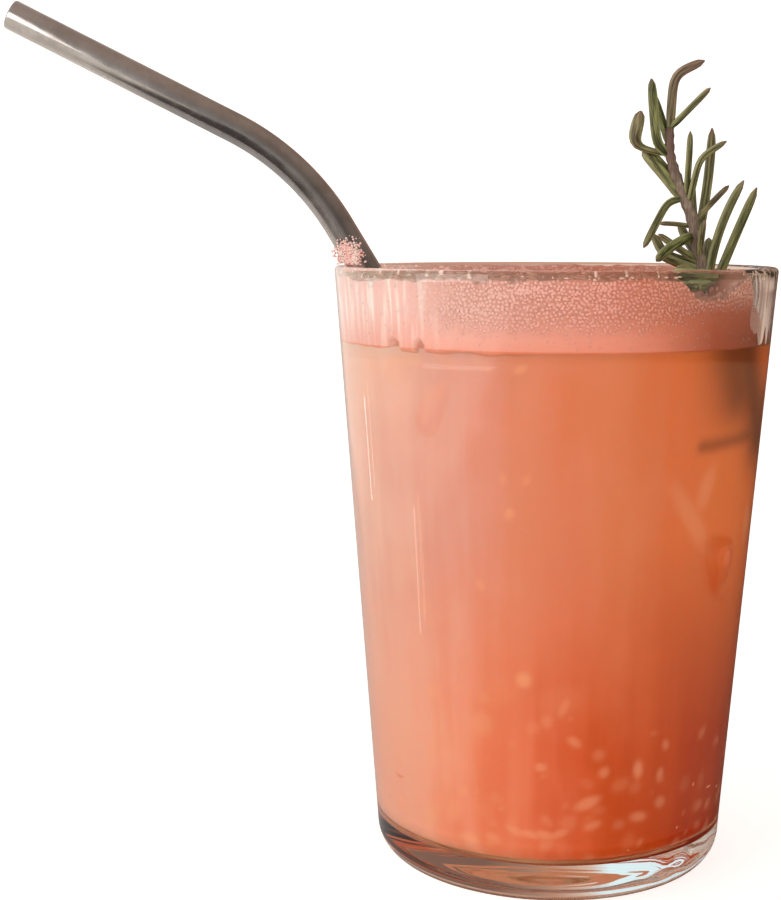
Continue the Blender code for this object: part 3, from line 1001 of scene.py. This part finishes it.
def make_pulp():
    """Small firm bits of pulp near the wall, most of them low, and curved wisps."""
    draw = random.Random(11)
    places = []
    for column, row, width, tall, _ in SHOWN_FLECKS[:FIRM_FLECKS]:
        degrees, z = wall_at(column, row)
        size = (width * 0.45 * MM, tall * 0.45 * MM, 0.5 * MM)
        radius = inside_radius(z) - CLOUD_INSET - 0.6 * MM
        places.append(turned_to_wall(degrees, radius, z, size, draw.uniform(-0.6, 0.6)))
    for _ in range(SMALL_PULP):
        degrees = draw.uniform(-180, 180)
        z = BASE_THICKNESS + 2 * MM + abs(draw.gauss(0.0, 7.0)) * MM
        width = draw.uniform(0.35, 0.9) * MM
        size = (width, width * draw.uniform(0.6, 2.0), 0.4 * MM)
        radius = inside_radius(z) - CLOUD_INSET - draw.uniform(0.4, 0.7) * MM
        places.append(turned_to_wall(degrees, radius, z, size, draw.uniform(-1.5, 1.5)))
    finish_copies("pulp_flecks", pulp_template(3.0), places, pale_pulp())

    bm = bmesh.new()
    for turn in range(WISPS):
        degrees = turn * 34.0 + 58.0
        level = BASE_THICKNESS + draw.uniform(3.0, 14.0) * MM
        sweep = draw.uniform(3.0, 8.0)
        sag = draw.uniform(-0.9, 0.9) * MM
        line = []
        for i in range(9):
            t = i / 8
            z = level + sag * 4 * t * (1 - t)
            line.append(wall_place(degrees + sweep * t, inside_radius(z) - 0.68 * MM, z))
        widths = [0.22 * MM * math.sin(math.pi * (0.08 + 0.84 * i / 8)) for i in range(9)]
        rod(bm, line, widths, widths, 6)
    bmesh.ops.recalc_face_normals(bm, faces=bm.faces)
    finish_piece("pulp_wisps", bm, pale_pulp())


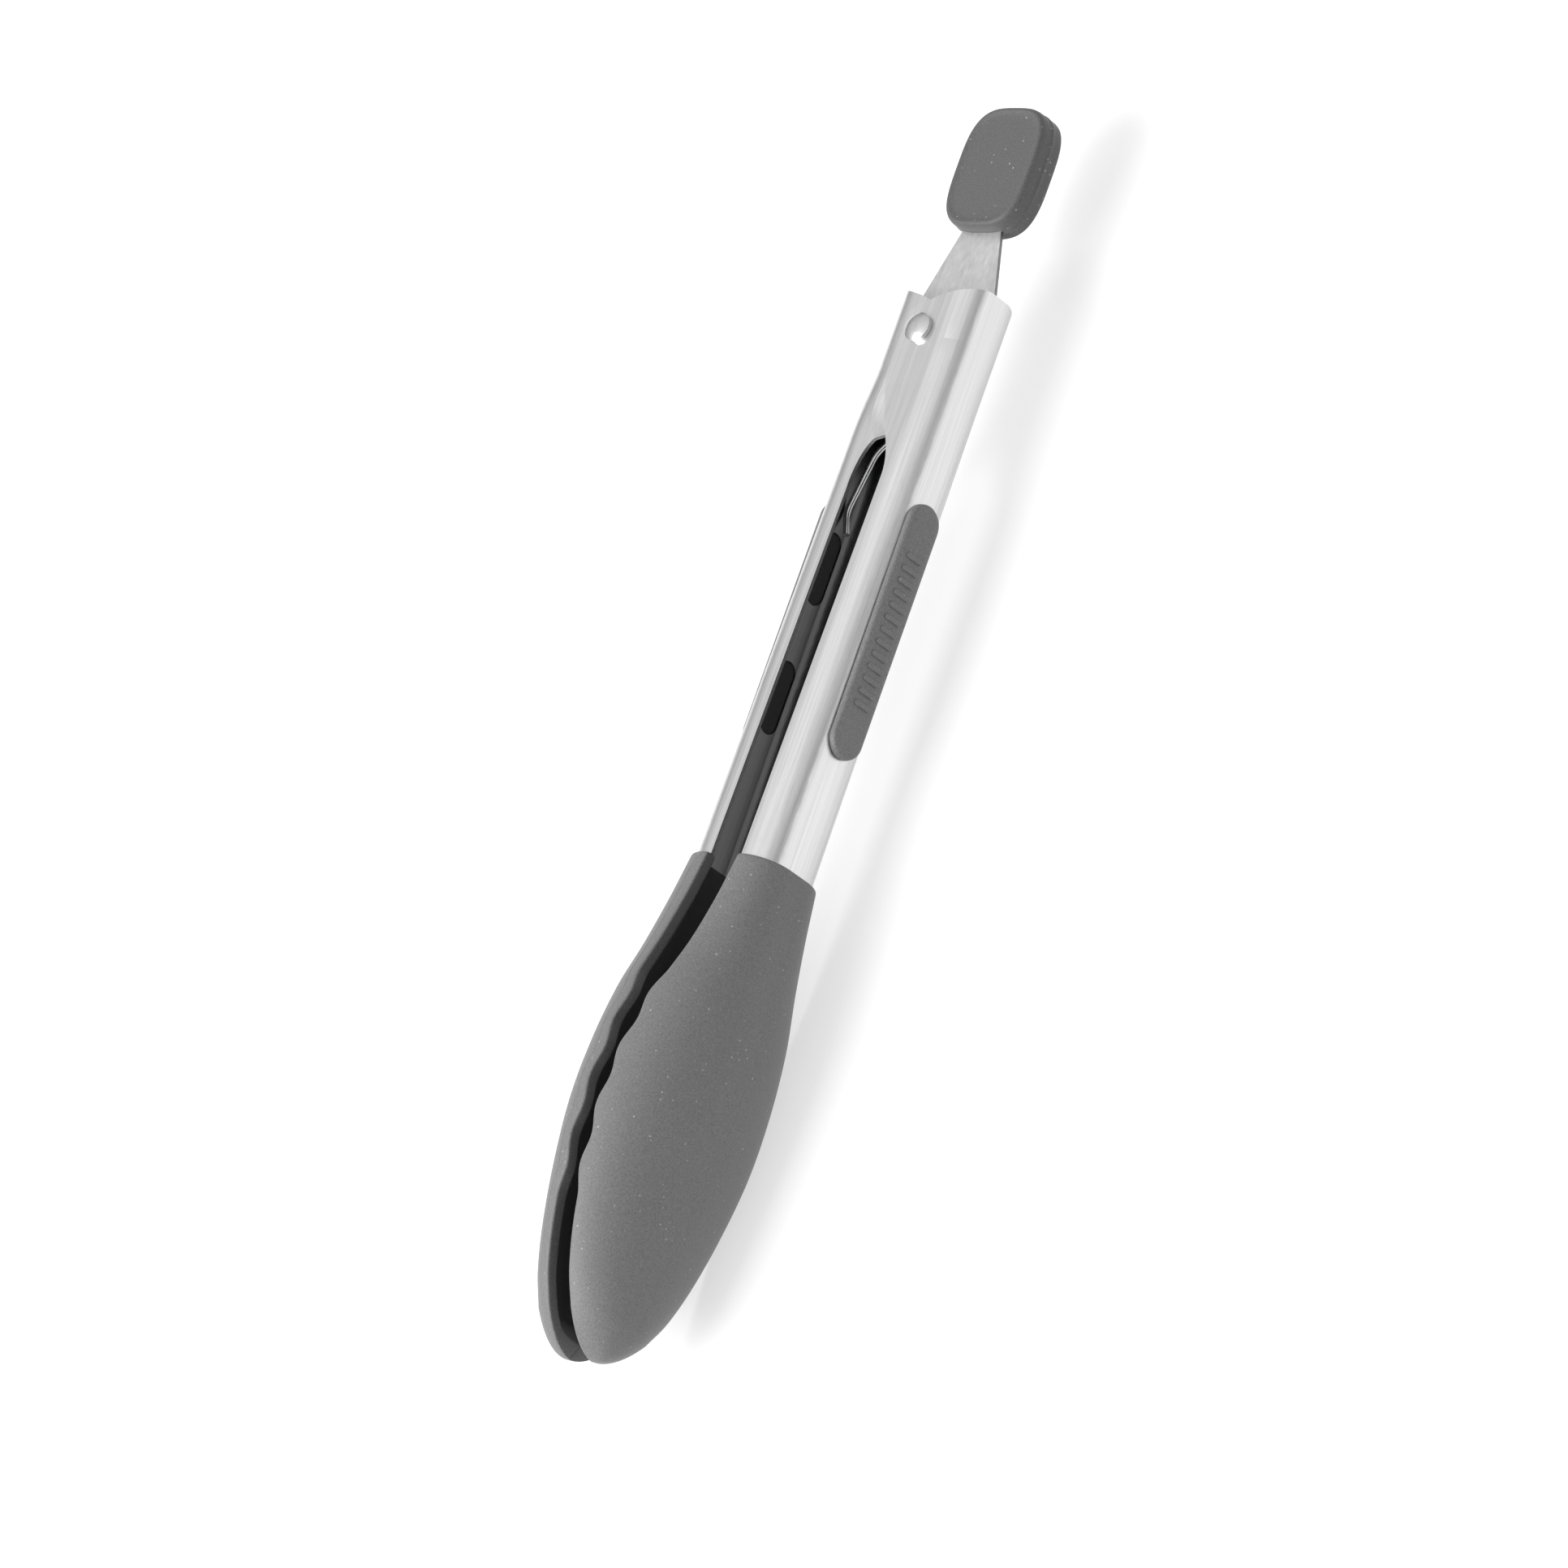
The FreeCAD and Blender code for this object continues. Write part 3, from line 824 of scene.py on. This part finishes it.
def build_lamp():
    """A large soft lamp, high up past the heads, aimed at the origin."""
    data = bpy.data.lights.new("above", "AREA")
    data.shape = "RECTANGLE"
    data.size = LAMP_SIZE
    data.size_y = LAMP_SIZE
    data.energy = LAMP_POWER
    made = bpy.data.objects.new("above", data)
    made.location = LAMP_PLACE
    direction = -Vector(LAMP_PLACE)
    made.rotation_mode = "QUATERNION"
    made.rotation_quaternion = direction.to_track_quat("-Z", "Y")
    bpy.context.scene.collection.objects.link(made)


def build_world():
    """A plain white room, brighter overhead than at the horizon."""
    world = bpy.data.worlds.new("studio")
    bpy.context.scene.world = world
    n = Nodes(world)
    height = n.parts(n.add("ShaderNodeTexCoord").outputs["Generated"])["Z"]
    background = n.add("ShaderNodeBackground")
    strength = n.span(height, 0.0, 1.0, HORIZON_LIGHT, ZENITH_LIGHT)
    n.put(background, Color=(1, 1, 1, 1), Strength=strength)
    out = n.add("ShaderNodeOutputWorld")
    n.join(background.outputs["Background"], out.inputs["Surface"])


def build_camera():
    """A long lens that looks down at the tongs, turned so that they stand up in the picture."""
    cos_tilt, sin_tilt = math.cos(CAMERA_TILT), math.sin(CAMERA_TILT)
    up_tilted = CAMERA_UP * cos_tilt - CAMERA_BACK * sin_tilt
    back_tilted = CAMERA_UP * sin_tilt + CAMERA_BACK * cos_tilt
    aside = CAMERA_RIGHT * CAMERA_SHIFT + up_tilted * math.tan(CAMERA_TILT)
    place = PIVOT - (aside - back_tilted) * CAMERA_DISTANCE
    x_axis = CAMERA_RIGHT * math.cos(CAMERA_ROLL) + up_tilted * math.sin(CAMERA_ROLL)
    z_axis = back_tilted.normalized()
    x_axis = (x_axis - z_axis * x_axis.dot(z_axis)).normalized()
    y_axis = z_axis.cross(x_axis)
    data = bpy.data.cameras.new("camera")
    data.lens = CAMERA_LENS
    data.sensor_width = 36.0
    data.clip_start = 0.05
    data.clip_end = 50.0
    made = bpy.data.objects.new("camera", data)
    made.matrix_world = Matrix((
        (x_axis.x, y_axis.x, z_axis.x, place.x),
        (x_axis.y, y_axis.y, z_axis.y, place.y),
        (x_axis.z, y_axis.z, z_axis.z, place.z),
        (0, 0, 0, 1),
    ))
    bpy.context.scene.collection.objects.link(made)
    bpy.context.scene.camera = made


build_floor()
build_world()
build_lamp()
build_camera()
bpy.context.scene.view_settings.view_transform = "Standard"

---

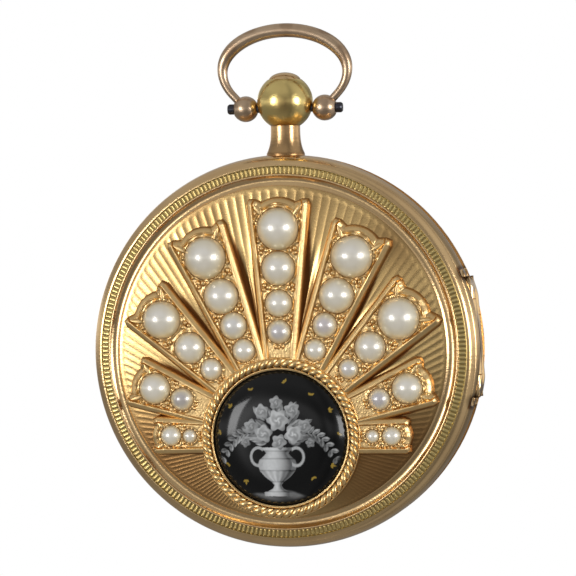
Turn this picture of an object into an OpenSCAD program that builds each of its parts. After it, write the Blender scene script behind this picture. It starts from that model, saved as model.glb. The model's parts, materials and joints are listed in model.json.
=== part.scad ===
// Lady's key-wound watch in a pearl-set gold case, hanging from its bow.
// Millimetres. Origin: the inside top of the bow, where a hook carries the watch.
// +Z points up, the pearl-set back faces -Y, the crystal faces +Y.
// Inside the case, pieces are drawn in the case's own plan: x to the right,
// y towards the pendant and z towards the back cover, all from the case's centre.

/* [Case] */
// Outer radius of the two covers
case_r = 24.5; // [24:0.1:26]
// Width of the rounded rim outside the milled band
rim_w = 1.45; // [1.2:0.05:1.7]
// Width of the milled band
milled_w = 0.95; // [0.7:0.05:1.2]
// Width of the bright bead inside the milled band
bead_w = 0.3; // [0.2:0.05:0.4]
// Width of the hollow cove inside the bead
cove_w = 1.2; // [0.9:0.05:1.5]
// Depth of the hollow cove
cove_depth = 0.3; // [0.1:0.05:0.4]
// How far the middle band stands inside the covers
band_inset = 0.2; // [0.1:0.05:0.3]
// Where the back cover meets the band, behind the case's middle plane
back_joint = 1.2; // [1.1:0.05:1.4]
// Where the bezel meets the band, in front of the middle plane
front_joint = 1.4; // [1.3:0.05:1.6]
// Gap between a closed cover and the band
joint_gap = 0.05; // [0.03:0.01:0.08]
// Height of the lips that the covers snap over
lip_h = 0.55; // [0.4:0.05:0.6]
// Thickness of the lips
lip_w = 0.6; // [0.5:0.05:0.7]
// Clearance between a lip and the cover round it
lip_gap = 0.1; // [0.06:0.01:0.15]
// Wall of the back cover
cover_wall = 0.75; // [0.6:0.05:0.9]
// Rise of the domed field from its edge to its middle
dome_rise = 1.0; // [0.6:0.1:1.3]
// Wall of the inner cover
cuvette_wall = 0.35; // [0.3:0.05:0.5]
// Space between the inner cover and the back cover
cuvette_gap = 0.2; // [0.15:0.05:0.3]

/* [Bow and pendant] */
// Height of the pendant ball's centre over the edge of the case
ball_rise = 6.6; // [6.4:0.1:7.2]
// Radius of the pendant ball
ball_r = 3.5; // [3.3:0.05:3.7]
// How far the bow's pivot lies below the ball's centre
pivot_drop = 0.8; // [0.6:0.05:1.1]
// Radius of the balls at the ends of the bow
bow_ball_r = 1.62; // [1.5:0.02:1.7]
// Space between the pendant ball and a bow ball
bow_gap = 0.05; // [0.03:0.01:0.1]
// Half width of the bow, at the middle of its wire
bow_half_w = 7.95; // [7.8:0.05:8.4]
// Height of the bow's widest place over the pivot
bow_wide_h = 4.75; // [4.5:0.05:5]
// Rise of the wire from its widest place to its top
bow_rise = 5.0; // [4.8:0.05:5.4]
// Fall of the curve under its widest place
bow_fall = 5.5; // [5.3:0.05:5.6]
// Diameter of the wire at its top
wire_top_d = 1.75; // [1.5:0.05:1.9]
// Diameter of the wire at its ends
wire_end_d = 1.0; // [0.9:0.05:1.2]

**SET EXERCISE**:
Within the listing above, the range opens at the line with "Turn this picture" and closes at the line with "the case's centre.". Reproduce exactly the lines of that range, including both ends.

**FINISHED TASK**:
Turn this picture of an object into an OpenSCAD program that builds each of its parts. After it, write the Blender scene script behind this picture. It starts from that model, saved as model.glb. The model's parts, materials and joints are listed in model.json.
=== part.scad ===
// Lady's key-wound watch in a pearl-set gold case, hanging from its bow.
// Millimetres. Origin: the inside top of the bow, where a hook carries the watch.
// +Z points up, the pearl-set back faces -Y, the crystal faces +Y.
// Inside the case, pieces are drawn in the case's own plan: x to the right,
// y towards the pendant and z towards the back cover, all from the case's centre.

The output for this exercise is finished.